La vie des prêtres se réorganise pour prévenir la solitude et ses risques. "Le prêtre seul dans son presbytère genre +Journal d'un curé de campagne+, c'est fini", remarque l'abbé Amar. "Chez moi, nous sommes à deux sous le même toit, un troisième prêtre vient régulièrement. Si l'un de nous ne va pas bien, l'autre le sait tout de suite. Nous sommes dans une forme de régulation fraternelle".

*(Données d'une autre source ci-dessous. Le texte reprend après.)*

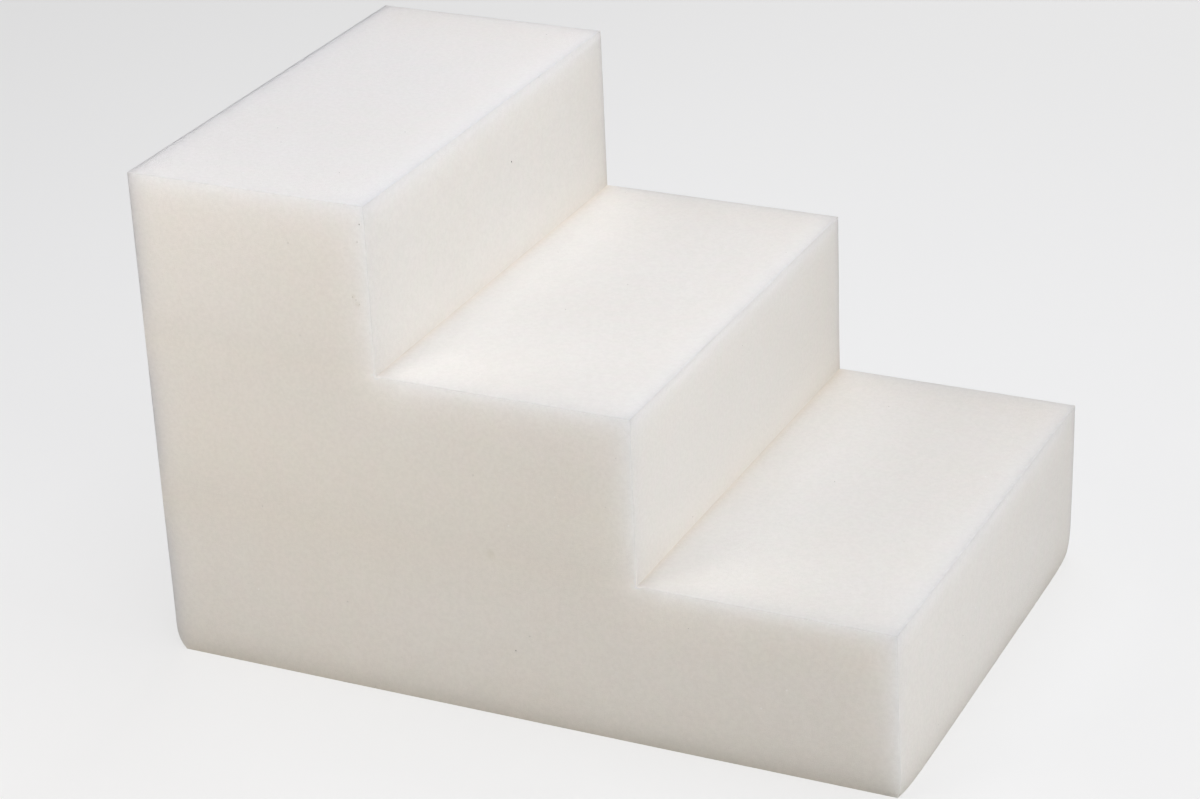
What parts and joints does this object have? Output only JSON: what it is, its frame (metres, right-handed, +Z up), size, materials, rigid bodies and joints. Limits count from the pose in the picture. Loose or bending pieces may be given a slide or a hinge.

Le père Amar pressent que le prêtre va devoir "lâcher prise tout en gardant la main", en déléguant des tâches aux laïcs afin de pouvoir "se consacrer aux gens". Lui veille sur 19 clochers, avale 2.000 kilomètres par mois. "Ce n'est pas possible", souffle le curé, favorable à l'idée d'une paroisse recentrée sur une "église-sanctuaire où on vient boire à la source", sans nier la richesse de son territoire.

Talenthéo, un réseau de coachs chrétiens, a aidé 2.000 prêtres à mieux affronter leurs responsabilités managériales, peu abordées au séminaire.

"Les prêtres en ont marre de passer autant de temps à gérer de l'organisation, alors qu'ils n'ont pas donné leur vie pour ça", souligne le responsable de l'association. "C'est un job hallucinant de complexité: il est plus simple d'être dirigeant d'entreprise que curé d'une paroisse!"

Chargé des vocations des jeunes au sein de l'épiscopat, Mgr Denis Moutel, évêque de Saint-Brieuc, en est convaincu: "Il ne faut pas épuiser la terre, les prêtres, il convient peut-être de renoncer à certains cumuls de charges. Ce qui suppose que la place des laïcs soit bien soulignée".

L'évêque ne s'inquiète pas outre mesure de la crise du recrutement, "durablement bas". "En 1977 quand j'ai été ordonné prêtre, nous étions 99 pour la France, à peu près comme aujourd'hui", note-t-il. "La question qui se pose, c'est celle du désir des communautés chrétiennes d'avoir des prêtres. Si les fidèles les attendent, il les auront".